By the mid-1960s, Mr. Charters had broadened his focus to include contemporary electric blues, producing an influential three-record anthology of new recordings called “Chicago: The Blues Today!” Songs from that collection, as well as from albums Mr. Charters produced for Junior Wells, Buddy Guy, James Cotton and Charlie Musselwhite, were soon covered by rock groups like Led Zeppelin and Steppenwolf and remained rock standards through the decades that followed.

Samuel Barclay Charters IV was born into comfortable circumstances in Pittsburgh on Aug. 1, 1929, and grew up there and in Sacramento, Calif. In autobiographical writings and interviews, he would recall a childhood immersed in jazz and classical music. He dated his interest in the blues to first hearing Bessie Smith’s recording of “Nobody Knows You When You’re Down and Out” when he was about 8 years old.

After serving in the Army during the Korean War, he spent time in New Orleans, where he played clarinet, banjo and washboard in bands and studied with the jazz clarinetist George Lewis while also researching that city’s rich musical history. He then went back to California, where he earned a degree in economics from the University of California, Berkeley, before returning to the field.

After the initial impact of “The Country Blues,” which would be inducted into the Blues Hall of Fame in 1991, Mr. Charters resumed performing music, more for the sheer fun of it than as a livelihood. He played with Dave Van Ronk in the Ragtime Jug Stompers and then formed a duo called the New Strangers with the guitarist Danny Kalb, later of the Blues Project.

By the mid-1960s, Mr. Charters had also been drawn to the psychedelic music emerging in the San Francisco area. He produced the first four albums by Country Joe & the Fish, including the satirical “I-Feel-Like-I’m-Fixin’-to-Die Rag,” one of the best-known protest songs of the Vietnam War era.

Mr. Charters had long been involved in the civil rights movement and left-wing causes, and the Vietnam War infuriated him. He moved to Sweden with his family in 1970 and later acquired Swedish citizenship, eventually settling into a pattern of shuttling between Stockholm and Storrs, where his wife, now retired, taught American literature for many years at the University of Connecticut.

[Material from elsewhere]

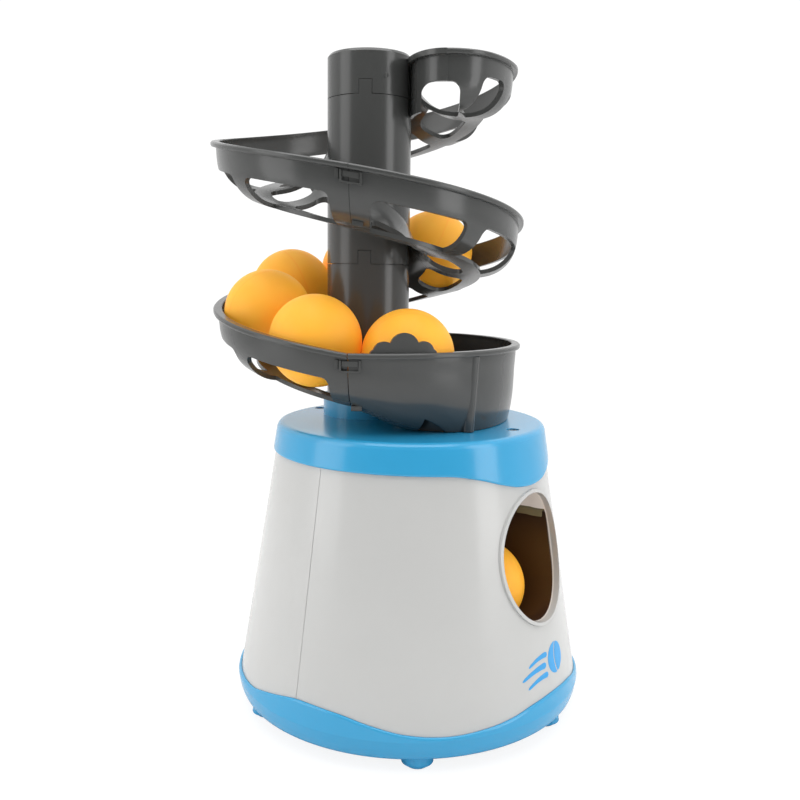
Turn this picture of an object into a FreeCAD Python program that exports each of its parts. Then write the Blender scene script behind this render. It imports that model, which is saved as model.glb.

After leaving the United States, Mr. Charters published several collections of poetry, including “Things to Do Around Piccadilly” and “What Paths, What Journeys,” and wrote novels, among them “Louisiana Black” and “Elvis Presley Calls His Mother After the Ed Sullivan Show.” He also translated works from Swedish by authors including the poet Tomas Transtromer, who in 2011 won the Nobel Prize in Literature, and wrote a book in Swedish, “Spelmannen,” about Swedish fiddlers.

In addition, Mr. Charters wrote two books with his wife, an expert on the literature of the Beat Generation as well as a pianist and photographer: a biography of the Russian poet Vladimir Mayakovsky and “Brother Souls: John Clellon Holmes, Jack Kerouac and the Beat Generation.”

He also continued to write extensively about jazz and blues until the end of his life. His book “A Language of Song: Journeys in the Musical World of the African Diaspora,” a series of essays on the evolution of music in places like the Caribbean, Brazil and the Georgia Sea Islands, was published in 2009. Two other books, “Songs of Sorrow,” a biography of Lucy McKim Garrison, who in the mid-19th century compiled the first book of American slave songs, and “The Harry Bright Dances,” a novel about roots music set in Oklahoma, are scheduled for publication next month.

Besides his wife and his daughter, a psychiatrist, Mr. Charters is survived by a son from an earlier marriage, Samuel, a naval architect, and another daughter, Nora Charters, a photographer. Beginning in 2000, Mr. and Mrs. Charters donated much of their vast collection of recordings, sheet music, books, photographs and other documents to the University of Connecticut.

“For me, the writing about black music was my way of fighting racism,” Mr. Charters said in his interview with Mr. Ismail. “That’s why my work is not academic, that is why it is absolutely nothing but popularization: I wanted people to hear black music.”